Steven Sachs' "Rock Paper Scissors" at Barbara Archer Gallery
by Jerry Cullum
February 19, 2010
for ArtsCriticATL.com
see it online here
Stephen Sachs’ 30-year retrospective at Barbara Archer Gallery marks the emergence of a wide-ranging artistic talent.
Until now, many people thought the well-known owner of Artifacts just put frames on other people’s art. Sachs, in fact, has made considerable use of the tools of his trade in creating a number of his sculptures. Picture frames are reused in ways by turns funky, elegant, or both.
Sachs, whose formal training in art is limited to a few drawing and ceramics courses, plus more recent study in welding, shows again just how much self-taught artists can teach themselves. Some of his sculptures do show Southern folk-art influences, such as figures with perforated-metal heads or found-wood dogs with pebbles for teeth. Others are the stylistic opposite, tightly fitted pieces that reveal an intimate knowledge of the lessons of modernist design—such as a series of boxes that range in size and materials from a wooden “Tall Box” to a small, square “Silver Box with Pinballs.”
In fact, Sachs has explored any number of opposites. One 1994 painting is so built up with sculptural layers of paint that it required eons to dry. In contrast are sparely painted, meticulously experimental 1992 symbolic cityscapes best viewed with the 3-D glasses the gallery provides. The spectrum encompasses whimsical near-cartoons and a sober 2009 drawing of the last words of martyred visionary Giordano Bruno.

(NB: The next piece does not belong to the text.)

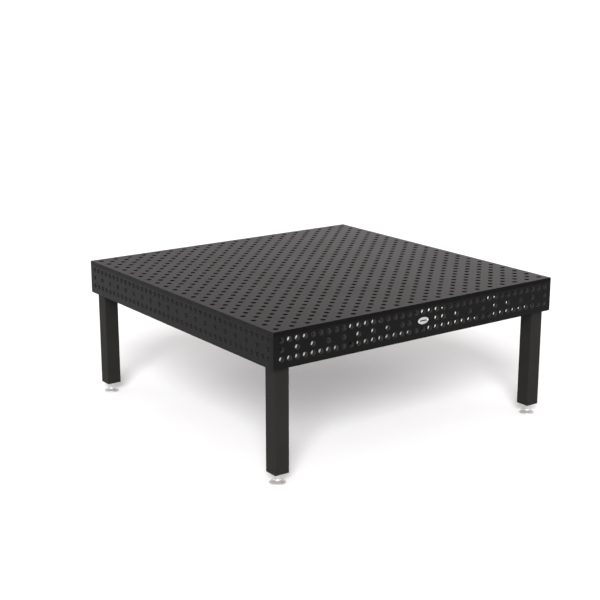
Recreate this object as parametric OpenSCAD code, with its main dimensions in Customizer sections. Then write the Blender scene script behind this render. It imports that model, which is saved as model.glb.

Sachs’ oeuvre suggests a cheerful soul given to innovative reflectiveness. Anyone who can recycle film in a beautifully interwoven pattern of the 2010 sculpture “Will It Always Be This Way?” is inventively meditative. Anyone who would combine wood and steel tools in the 2009 “Would Steal Tools” or stone and a pair of scissors in “Rock, Paper, Scissors” is as fond of puns as of the modernist sculptures whose example lies behind these assemblages.
“Urban Archaeology,” a wall piece that greets viewers at the gallery entrance, may be a key to Sachs’ diverse interests. Consisting entirely of roadway-flattened cans and metal objects that Sachs found particularly fascinating, it isn’t for sale at any price.
Steven Sachs' Rock Paper Scissors
by Susannah Darrow
February 22, 2010
for Burnaway.org
see it online here
Rock Paper Scissors, currently on view at Barbara Archer Gallery, is an all-inclusive retrospective of the styles and techniques explored throughout the career of veteran Atlanta artist and self-proclaimed urban archaeologist Steven Sachs. The exhibition spans everything from figurative found-object sculptures to dense optical paintings that come equipped with 3-D glasses. Thanks to the help of friend and fellow artist Benjamin Jones in installing the exhibition, this jam-packed show of over 40 works is full of well-punctuated surprises and moments of quiet reflection.
Sachs' exhibition is not only a celebration of his self-taugh technique and aesthetic, but also serves as a
showcase for his penchant for collecting. The exhibit begins with Jones' installation composed of aluminum cans (one of Sachs' favorite materials) that serves as teh introduction to Sachs' 30-plus-year career of scavenging and creating. Sachs' gathering and hoarding is most effectively put to use in his Cornell-esque curiosity cabinets. Whether it comes in the form of falling 3-D penguins or animal figures constructed from grill grates, Sachs' retrospective reflects a unique playfulness and experimentalism that's at once Southern and urban in its perspective.
Rock Paper Scissors is on view at Barbara Archer Gallery through Saturday, March 13, 2010.